The Colonial Mutual Life Assurance Co. (CML) building is one of the most iconic built landmarks of King William Street. The building’s grandeur and high quality neo-Romanesque detailings are perhaps more notable when it is revealed that it was constructed in the mid-1930s at the height of the Great Depression. Construction of the new office building at the time gave hundreds of men in the city much needed work.
The CML building was designed by father and son architecture firm Hennessy, Hennessy and Co., who were also responsible for the company’s office buildings in Brisbane, Durbane (South Africa) and Wellington (New Zealand). Benedict stone from Queensland was brought over for the King William Street and Hindley Street facades. The lions, gargoyles and vultures that adorn the facade were also cast in Benedict stone.

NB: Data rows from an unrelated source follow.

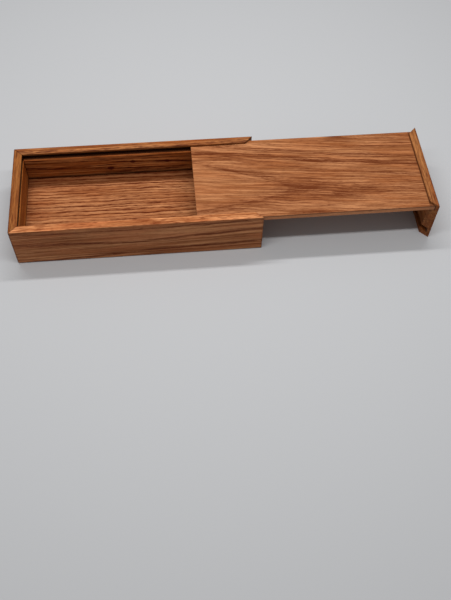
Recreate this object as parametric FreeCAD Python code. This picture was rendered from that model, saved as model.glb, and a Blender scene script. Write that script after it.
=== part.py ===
import FreeCAD, Part
import math
import os

# Sliding-lid oak box, drawn in millimetres with its lid pulled most of the way out.
# The origin is on the table, under the middle of the box and its drawn-out lid.
# +X is the way the lid slides out, +Y is the far long side and +Z is up.

# The box as it measures with the lid pushed home
box_length = 240.0
box_width = 107.0
box_height = 47.6
wall_thickness = 8.0

# Lid and its groove, which runs round the inside just under the top of all four walls
lid_lip = 2.2  # wood left standing over the groove
lid_thickness = 5.5
lid_play = 0.15  # free height over the lid and under it
lid_side_gap = 0.4  # from each long edge of the lid to the bottom of its groove
lid_tongue = 1.2  # how far the closed lid reaches into the groove of the fixed end wall
lid_opening = 169.8  # how far the lid is pulled out from closed

# Bottom board and its groove
bottom_lip = 5.2  # wood left under the groove
bottom_thickness = 5.5
bottom_play = 0.9  # free height over the bottom board
bottom_edge_gap = 0.6  # from the board's edges to the bottom of the groove, for the wood to swell

groove_skin = 3.2  # wood left behind both grooves

# Sanded edges
corner_radius = 1.5  # upright corners of the box
top_edge_radius = 0.8
foot_edge_radius = 1.8
inner_edge_radius = 0.4
board_edge_radius = 0.4  # long edges of the lid and the bottom board

# Places that follow from the sizes
left_x = -(box_length + lid_opening) / 2
front_y = -box_width / 2
bottom_z = bottom_lip
lid_z = box_height - lid_lip - lid_play - lid_thickness


def point(x, y, z=0.0):
    return FreeCAD.Vector(x, y, z)


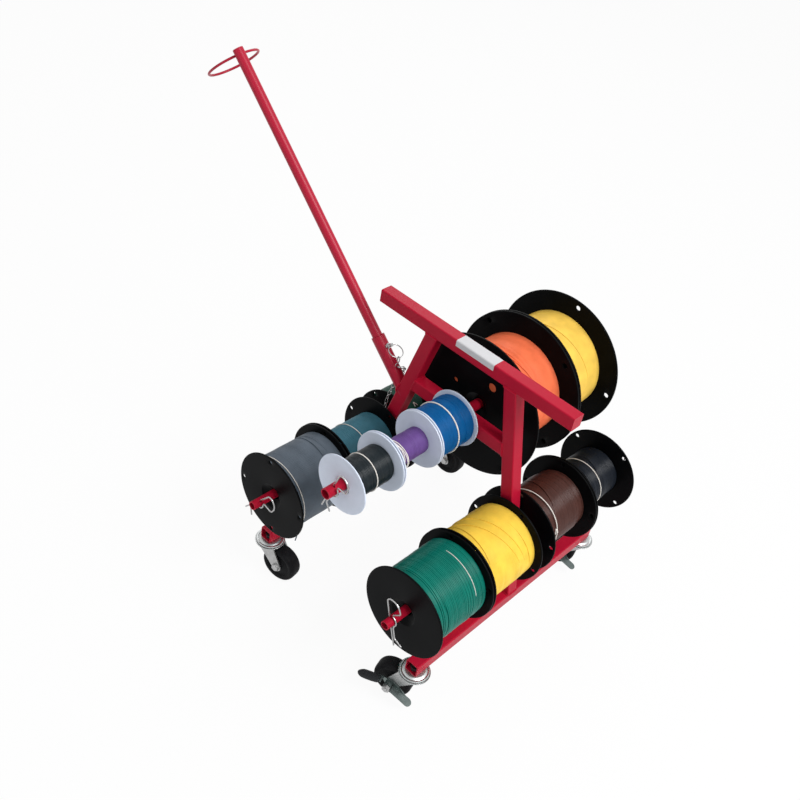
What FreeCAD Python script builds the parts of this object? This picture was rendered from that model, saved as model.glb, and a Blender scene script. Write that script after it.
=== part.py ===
import FreeCAD, Part
import math
import os
from FreeCAD import Vector

# A cart for wire reels: a welded square tube frame on four swivel casters, three spindles that stick
# out to the front and the back, twelve reels of wire, and a leaning pole with a guide ring.
# Millimetres. X runs across the cart, Y from front to back, Z up from the floor. While a piece is
# built, X = 0 is the middle of the frame. Saving moves everything by frame_x, so that the origin is
# the middle of the whole outline on the floor.

# Square tubing
tube_side = 25.4
tube_wall = 2.0
tube_corner = 2.4
half_tube = tube_side / 2

# Frame
rail_x = 189.0
rail_bottom = 82.0
rail_length = 508.0
rail_top = rail_bottom + tube_side
crossbar_length = 422.0
crossbar_bottom = 514.9
crossbar_top = crossbar_bottom + tube_side
leg_splay = math.radians(14.0)
leg_top_x = rail_x - (crossbar_bottom - rail_top) * math.tan(leg_splay)
middle_bar_z = 396.5
cap_thickness = 1.6

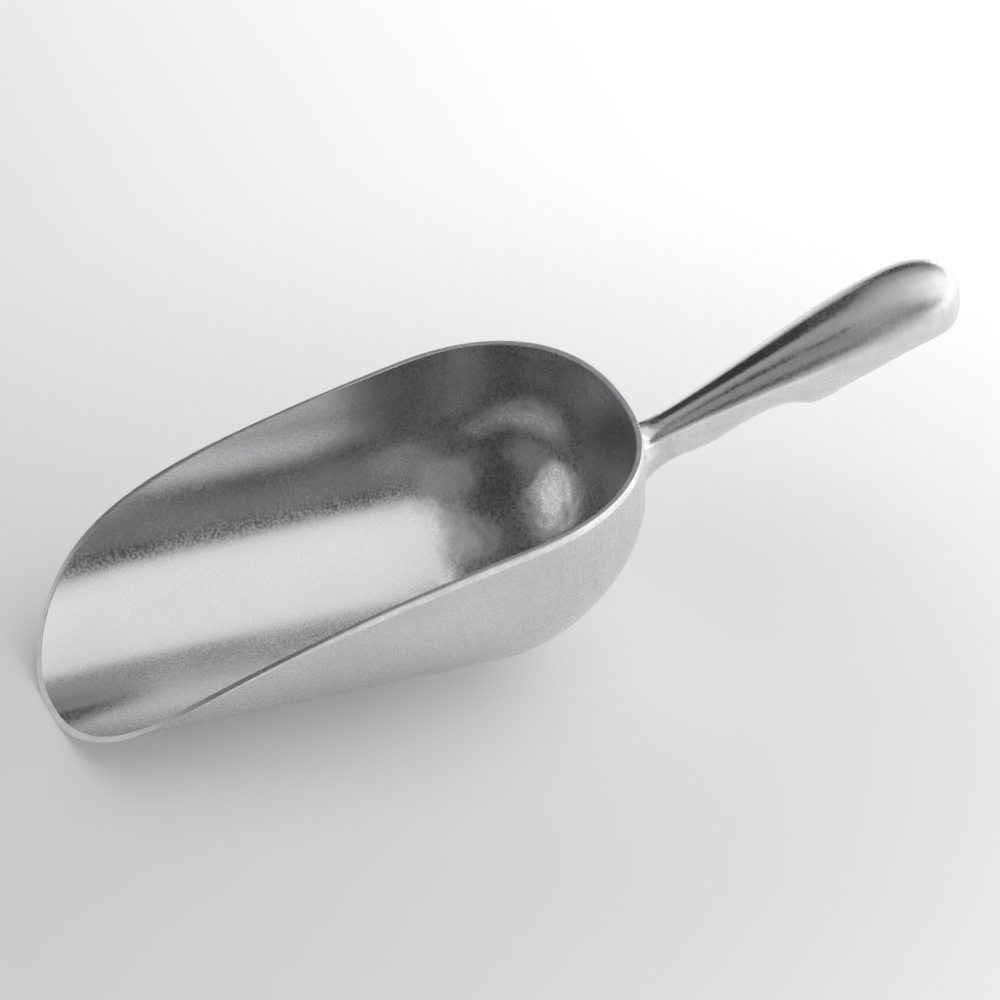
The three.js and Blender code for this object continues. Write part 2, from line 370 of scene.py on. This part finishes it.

After only nine months of construction, the fourteen-storey building was officially opened on 17 December 1934. The Governor of South Australia, Sir Winston Dugan, officially opened the CML building with a golden key. Guests, including Premier Sir Richard Layton Butler, attended the ceremony and were treated to refreshments in the office’s basement.
In the 1980s, the building underwent renovations including the addition of light wells for the southern façade. The interior of the CML building was also significantly altered at that time. In recent years, however, the heritage-listed building has stood largely empty, and become the victim of vandalism and graffiti.
In 2012, the Adelaide-based company Adabco Properties purchased the CML building and undertook $55 million renovations to transfer the former office block into a boutique hotel. In 2015, the Mayfair Hotel opened to the public. The new hotel includes 170 suites, a bar and restaurant and other retail. A new glass extension known as the ‘jewel box’ was also added to the southern end of the building. The interior’s renovations were designed in keeping with many of the original 1930s features of the buildings.